Paper: How transferable are features in deep neural networks?
Authors: Jason Yosinski, Jeff Clune, Yoshua Bengio, Hod Lipson
Affiliation: Cornell University, University of Wyoming and University of Montreal
Published: 2014
Citations: 6000+
OpenGenus rating on Influence: 8.5

Very deep convolutional networks for large-scale image recognition

This paper investigated the impact of the depth of a ML model on the accuracy of a specific task like image recognition. This has significant practical implications and is a must read.

Paper: [Very deep convolutional networks for large-scale image recognition](https://arxiv.org/pdf/1409.1556.pdf(2014.pdf)
Authors: Karen Simonyan, Andrew Zisserman
Affiliation: University of Oxford
Published: 2014
Citations: 60,000+
OpenGenus rating on Influence: 9.0

Intriguing properties of neural networks

This is one of the most significant papers in understanding the inner working of Neural Networks. This paper highlights two counter intuitive properties that redefine how we understand Neural Networks.

If you want to make core contributions in ML, this is a must read paper.
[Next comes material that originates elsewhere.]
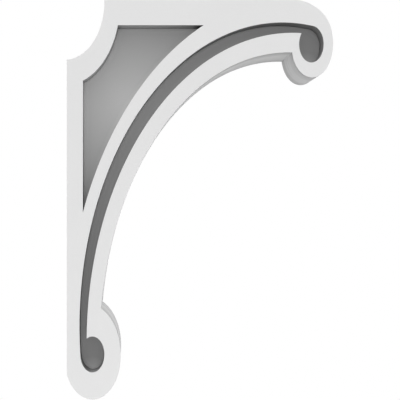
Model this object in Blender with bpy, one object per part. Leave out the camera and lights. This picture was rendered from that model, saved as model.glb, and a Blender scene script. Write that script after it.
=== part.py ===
"""An arched corbel milled from white cellular PVC, as a Blender model in metres.

The wall is the plane x = 0 and the corbel reaches out along +X, with +Z up and its
thickness along Y. Its origin is on the flat back, where it meets the wall.

The pattern is a set of circles in a square as wide as the corbel is deep. The square is
then stretched upwards to the real height, so every circle becomes an upright ellipse.
A place in the square is (out, down): the distance out from the wall and down from the top.
"""

import math
from collections import namedtuple

import bmesh
import bpy

# Driving sizes of the whole corbel, 24 by 36 by 3 inches
DEPTH = 0.6096
HEIGHT = 0.9144
THICKNESS = 0.0762
RECESS = 0.024
TOP_ABOVE_ORIGIN = 0.495
STRETCH = HEIGHT / DEPTH

# Notch in the corner between the wall and the top
NOTCH_OUT = -0.0036
NOTCH_DOWN = 0.0014
NOTCH_RADIUS = 0.0895

# Scroll at the outer end of the top: three radii, and the angles where they change
TIP_RADII = (0.1151, 0.0568, 0.0465)
TIP_TURNS = (-57.2, 32.5)

# Scroll at the foot: a wide shoulder, then a smaller round
FOOT_SHOULDER_RADIUS = 0.0779
FOOT_RADIUS = 0.0642
FOOT_OUT = 0.0585
FOOT_TURN = 18.7

# Curved underside: a tighter upper stretch, then a flatter lower one
UNDERSIDE_OUT = 0.5076
UNDERSIDE_DOWN = 0.4994
UNDERSIDE_UPPER_RADIUS = 0.4195
UNDERSIDE_LOWER_RADIUS = 0.4549
UNDERSIDE_TURN = 230.8

# Groove along the arch, and the round eye at each of its ends
GROOVE_OUTER = (0.4937, 0.4989, 0.4646)
GROOVE_INNER = (0.5172, 0.5218, 0.4718)
FOOT_EYE_RADIUS = 0.0274
FOOT_EYE_ANGLE = 174.5
TIP_EYE_RADIUS = 0.0280
TIP_EYE_ANGLE = 278.7

# Sunk panel in the spandrel, between the wall band, the top band, the notch and the arch
PANEL_WALL_BAND = 0.0369
PANEL_TOP_BAND = 0.0384
PANEL_NOTCH = (-0.0043, 0.0036, 0.1262)
PANEL_ARCH = (0.5232, 0.5180, 0.5237)

# Fineness of the round stretches
LONGEST_CHORD = 0.012
WIDEST_STEP = 7.5

# A cutter starts this far outside the face that it cuts
CUTTER_OVERHANG = 0.01
SHARP_EDGE_ANGLE = 30.0

UP = -90.0
FULL_TURN = 360.0
QUARTER_TURNS = range(-360, 721, 90)
SAME_POINT = 1e-7

Circle = namedtuple("Circle", "out down radius")


def point_on(circle, degrees):
    """The point of the circle at an angle that starts outward and turns downward."""
    angle = math.radians(degrees)
    out = circle.out + circle.radius * math.cos(angle)
    down = circle.down + circle.radius * math.sin(angle)
    return out, down


def angle_of(circle, point):
    """The angle, from 0 to 360, at which a point is seen from the circle's centre."""
    return math.degrees(math.atan2(point[1] - circle.down, point[0] - circle.out)) % FULL_TURN


def tangent_circle(circle, degrees, radius):
    """The circle of another radius that takes over smoothly from this one at an angle."""
    inset = Circle(circle.out, circle.down, circle.radius - radius)
    return Circle(*point_on(inset, degrees), radius)


def crossing(first, second, side):
    """Where two circles cross; side is 1 or -1 and picks one of the two places."""
    apart_out = second.out - first.out
    apart_down = second.down - first.down
    apart = math.hypot(apart_out, apart_down)
    along = (apart ** 2 + first.radius ** 2 - second.radius ** 2) / (2 * apart)
    across = side * math.sqrt(first.radius ** 2 - along ** 2)
    out = first.out + (along * apart_out - across * apart_down) / apart
    down = first.down + (along * apart_down + across * apart_out) / apart
    return out, down


def out_at(circle, down, side):
    """How far out the circle is at a height; side is 1 for its outer half, -1 for the other."""
    return circle.out + side * math.sqrt(circle.radius ** 2 - (down - circle.down) ** 2)


def down_at(circle, out, side):
    """How far down the circle is at a distance out; side is 1 for its lower half, -1 for the upper."""
    return circle.down + side * math.sqrt(circle.radius ** 2 - (out - circle.out) ** 2)


def arc(circle, start, end):
    """Points along the circle from one angle to another, both included, with every quarter turn passed."""
    quarters = [turn for turn in QUARTER_TURNS if min(start, end) < turn < max(start, end)]
    stops = sorted([start, *quarters, end], reverse=end < start)
    widest = min(WIDEST_STEP, math.degrees(LONGEST_CHORD / circle.radius))
    points = [point_on(circle, start)]
    for low, high in zip(stops, stops[1:]):
        steps = math.ceil(abs(high - low) / widest)
        points += [point_on(circle, low + (high - low) * step / steps) for step in range(1, steps + 1)]
    return points


def closed_path(*stretches):
    """One loop of points from its stretches, without the points where they meet twice."""
    path = []
    for point in (point for stretch in stretches for point in stretch):
        if not path or math.dist(point, path[-1]) > SAME_POINT:
            path.append(point)
    if math.dist(path[0], path[-1]) <= SAME_POINT:
        path.pop()
    return path


def tip_circles():
    """The three circles of the scroll at the outer end, from the top edge round to the arch."""
    first, second, third = TIP_RADII
    widest_out = DEPTH - second
    top_out = widest_out - (first - second) * math.cos(math.radians(TIP_TURNS[0]))
    shoulder = Circle(top_out, first, first)
    nose = tangent_circle(shoulder, TIP_TURNS[0], second)
    return shoulder, nose, tangent_circle(nose, TIP_TURNS[1], third)


def foot_circles():
    """The two circles of the scroll at the foot, from the arch round to the wall."""
    round_end = Circle(FOOT_OUT, DEPTH - FOOT_RADIUS, FOOT_RADIUS)
    return tangent_circle(round_end, FOOT_TURN, FOOT_SHOULDER_RADIUS), round_end


def corbel_outline():
    """The corbel's outline: top edge, tip scroll, underside, foot scroll, wall and notch."""
    notch = Circle(NOTCH_OUT, NOTCH_DOWN, NOTCH_RADIUS)
    shoulder, nose, curl = tip_circles()
    upper = Circle(UNDERSIDE_OUT, UNDERSIDE_DOWN, UNDERSIDE_UPPER_RADIUS)
    lower = tangent_circle(upper, UNDERSIDE_TURN, UNDERSIDE_LOWER_RADIUS)
    foot_shoulder, foot = foot_circles()

    notch_top = (out_at(notch, 0.0, 1), 0.0)
    notch_wall = (0.0, down_at(notch, 0.0, 1))
    foot_wall = (0.0, down_at(foot, 0.0, 1))
    under_tip = crossing(curl, upper, 1)
    above_foot = crossing(foot_shoulder, lower, -1)
    return closed_path(
        [notch_top],
        arc(shoulder, UP, TIP_TURNS[0]),
        arc(nose, *TIP_TURNS),
        arc(curl, TIP_TURNS[1], angle_of(curl, under_tip)),
        arc(upper, angle_of(upper, under_tip), UNDERSIDE_TURN),
        arc(lower, UNDERSIDE_TURN, angle_of(lower, above_foot)),
        arc(foot_shoulder, angle_of(foot_shoulder, above_foot) - FULL_TURN, FOOT_TURN),
        arc(foot, FOOT_TURN, angle_of(foot, foot_wall)),
        arc(notch, angle_of(notch, notch_wall), angle_of(notch, notch_top) - FULL_TURN),
    )


def panel_outline():
    """The spandrel panel's outline, three long sides and the curve beside the notch."""
    notch_side = Circle(*PANEL_NOTCH)
    arch = Circle(*PANEL_ARCH)
    near_notch = (out_at(notch_side, PANEL_TOP_BAND, 1), PANEL_TOP_BAND)
    top_corner = (out_at(arch, PANEL_TOP_BAND, -1), PANEL_TOP_BAND)
    low_corner = (PANEL_WALL_BAND, down_at(arch, PANEL_WALL_BAND, -1))
    below_notch = (PANEL_WALL_BAND, down_at(notch_side, PANEL_WALL_BAND, 1))
    return closed_path(
        arc(arch, angle_of(arch, top_corner), angle_of(arch, low_corner)),
        arc(notch_side, angle_of(notch_side, below_notch), angle_of(notch_side, near_notch)),
    )


def groove_outline():
    """The groove's outline: its outer side, the tip eye, its inner side and the foot eye."""
    outer = Circle(*GROOVE_OUTER)
    inner = Circle(*GROOVE_INNER)
    tip_eye = tangent_circle(outer, TIP_EYE_ANGLE, TIP_EYE_RADIUS)
    foot_eye = tangent_circle(outer, FOOT_EYE_ANGLE, FOOT_EYE_RADIUS)
    tip_end = crossing(tip_eye, inner, 1)
    foot_end = crossing(foot_eye, inner, -1)
    return closed_path(
        arc(outer, FOOT_EYE_ANGLE, TIP_EYE_ANGLE),
        arc(tip_eye, TIP_EYE_ANGLE, angle_of(tip_eye, tip_end) + FULL_TURN),
        arc(inner, angle_of(inner, tip_end), angle_of(inner, foot_end)),
        arc(foot_eye, angle_of(foot_eye, foot_end), FOOT_EYE_ANGLE + FULL_TURN),
    )


def extruded(name, outline, near, far):
    """A solid with this outline between two places along the thickness."""
    shape = bmesh.new()
    corners = [shape.verts.new((out, near, TOP_ABOVE_ORIGIN - down * STRETCH)) for out, down in outline]
    face = shape.faces.new(corners)
    grown = bmesh.ops.extrude_face_region(shape, geom=[face])["geom"]
    moved = [item for item in grown if isinstance(item, bmesh.types.BMVert)]
    bmesh.ops.translate(shape, verts=moved, vec=(0.0, far - near, 0.0))
    bmesh.ops.recalc_face_normals(shape, faces=shape.faces)
    mesh = bpy.data.meshes.new(name)
    shape.to_mesh(mesh)
    shape.free()
    item = bpy.data.objects.new(name, mesh)
    bpy.context.scene.collection.objects.link(item)
    return item


def cutter(name, outline, face_side):
    """A cutter that sinks the outline into the face on one side, -1 or 1 along Y."""
    outside = face_side * (THICKNESS / 2 + CUTTER_OVERHANG)
    floor = face_side * (THICKNESS / 2 - RECESS)
    item = extruded(name, outline, outside, floor)
    item.hide_render = True
    item.display_type = "WIRE"
    return item


def cellular_pvc():
    """White foamed PVC board, milled and left smooth."""
    material = bpy.data.materials.new("white cellular PVC")
    material.use_nodes = True
    shader = material.node_tree.nodes["Principled BSDF"]
    shader.inputs["Base Color"].default_value = (0.83, 0.83, 0.82, 1.0)
    shader.inputs["Roughness"].default_value = 0.45
    shader.inputs["Metallic"].default_value = 0.0
    return material


def make_corbel():
    """The corbel: its outline in one thickness, with the panel and groove sunk in both faces."""
    corbel = extruded("corbel", corbel_outline(), -THICKNESS / 2, THICKNESS / 2)
    corbel.data.materials.append(cellular_pvc())
    recesses = {"panel": panel_outline(), "groove": groove_outline()}
    for side_name, face_side in (("front", -1), ("back", 1)):
        for recess_name, outline in recesses.items():
            cut = corbel.modifiers.new(f"{side_name} {recess_name}", "BOOLEAN")
            cut.operation = "DIFFERENCE"
            cut.solver = "EXACT"
            cut.object = cutter(f"{side_name}_{recess_name}_cutter", outline, face_side)

    # The cuts are made final, so that the new edges can be marked sharp
    cut_shape = corbel.evaluated_get(bpy.context.evaluated_depsgraph_get())
    corbel.data = bpy.data.meshes.new_from_object(cut_shape)
    corbel.modifiers.clear()
    corbel.data.shade_smooth()
    corbel.data.set_sharp_from_angle(angle=math.radians(SHARP_EDGE_ANGLE))
    return corbel


def main():
    """Clear the scene and make the corbel."""
    for item in list(bpy.data.objects):
        bpy.data.objects.remove(item, do_unlink=True)
    make_corbel()


main()
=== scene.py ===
"""The looks of an arched corbel milled from white cellular PVC.

It is laid out as a Blender add-on and run as a script. The corbel's pattern is drawn flat from
circles, stood up and given its thickness, sunk panels and grooves by a Geometry Nodes tree, and
its outer edges are eased with a Bevel. The stage is a pale floor, soft light and the camera.
"""

import math
from collections import namedtuple

import bmesh
import bpy
from bpy.props import FloatProperty, FloatVectorProperty, IntProperty, PointerProperty, StringProperty
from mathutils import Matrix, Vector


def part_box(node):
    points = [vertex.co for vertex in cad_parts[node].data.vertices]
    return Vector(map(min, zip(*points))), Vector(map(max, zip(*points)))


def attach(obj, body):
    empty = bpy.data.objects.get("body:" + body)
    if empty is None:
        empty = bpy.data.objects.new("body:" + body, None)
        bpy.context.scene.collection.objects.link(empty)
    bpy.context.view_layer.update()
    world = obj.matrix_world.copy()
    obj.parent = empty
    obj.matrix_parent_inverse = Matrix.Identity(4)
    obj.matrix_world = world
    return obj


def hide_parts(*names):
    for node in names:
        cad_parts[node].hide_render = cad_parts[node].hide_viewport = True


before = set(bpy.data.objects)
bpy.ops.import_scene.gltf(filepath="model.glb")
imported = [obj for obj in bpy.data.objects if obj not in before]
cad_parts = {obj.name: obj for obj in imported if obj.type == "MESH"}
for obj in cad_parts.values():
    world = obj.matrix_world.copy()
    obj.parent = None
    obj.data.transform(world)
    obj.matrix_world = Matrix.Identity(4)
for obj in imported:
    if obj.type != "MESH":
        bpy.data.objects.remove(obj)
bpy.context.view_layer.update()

bl_info = {
    "name": "Arched PVC corbel",
    "version": (1, 0, 0),
    "blender": (4, 5, 0),
    "location": "3D View > Sidebar > Corbel",
    "description": "Makes a milled cellular PVC corbel with sunk panels and grooves, and its studio",
    "category": "Object",
}

CORBEL_LOW, CORBEL_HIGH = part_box("corbel")

# The corbel's pattern, as in its construction: circles in a square as wide as the corbel is deep
DEPTH = CORBEL_HIGH.x - CORBEL_LOW.x
STRETCH = (CORBEL_HIGH.z - CORBEL_LOW.z) / DEPTH
NOTCH_OUT = -0.0036
NOTCH_DOWN = 0.0014
NOTCH_RADIUS = 0.0895
TIP_RADII = (0.1151, 0.0568, 0.0465)
TIP_TURNS = (-57.2, 32.5)
FOOT_SHOULDER_RADIUS = 0.0779
FOOT_RADIUS = 0.0642
FOOT_OUT = 0.0585
FOOT_TURN = 18.7
UNDERSIDE_OUT = 0.5076
UNDERSIDE_DOWN = 0.4994
UNDERSIDE_UPPER_RADIUS = 0.4195
UNDERSIDE_LOWER_RADIUS = 0.4549
UNDERSIDE_TURN = 230.8
GROOVE_OUTER = (0.4937, 0.4989, 0.4646)
GROOVE_INNER = (0.5172, 0.5218, 0.4718)
FOOT_EYE_RADIUS = 0.0274
FOOT_EYE_ANGLE = 174.5
TIP_EYE_RADIUS = 0.0280
TIP_EYE_ANGLE = 278.7
PANEL_WALL_BAND = 0.0369
PANEL_TOP_BAND = 0.0384
PANEL_NOTCH = (-0.0043, 0.0036, 0.1262)
PANEL_ARCH = (0.5232, 0.5180, 0.5237)

# Angles on a circle, in degrees
UP = -90.0
FULL_TURN = 360.0
QUARTER_TURNS = range(-360, 721, 90)

# Angles in the model, in radians, and how near two points are when they count as one
RIGHT_ANGLE = math.radians(90.0)
SHARP_EDGE = math.radians(30.0)
SAME_POINT = 1e-6
MERGE_REACH = SAME_POINT * 10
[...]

Paper: Intriguing properties of neural networks
Authors: Christian Szegedy, Wojciech Zaremba, Ilya Sutskever, Joan Bruna, Dumitru Erhan, Ian Goodfellow, Rob Fergus
Affiliation: Google, New York University, University of Montreal and Facebook
Published: 2013
Citations: 7600+
OpenGenus rating on Influence: 9.5

Generating text with recurrent neural networks

Recurrent neural network are powerful sequence model but is not widely used because it is hard to train properly. This paper takes a practical approach and overcomes most of the challenges and demonstrates how to generate text using RNN.

Paper: Generating text with recurrent neural networks
Authors: Ilya Sutskever, James Martens, Geoffrey E Hinton
Affiliation: University of Toronto
Published: 2011
Citations: 1447
OpenGenus rating on Influence: 9.2

With this article at OpenGenus, you have a clear idea of the must read research papers on Machine Learning.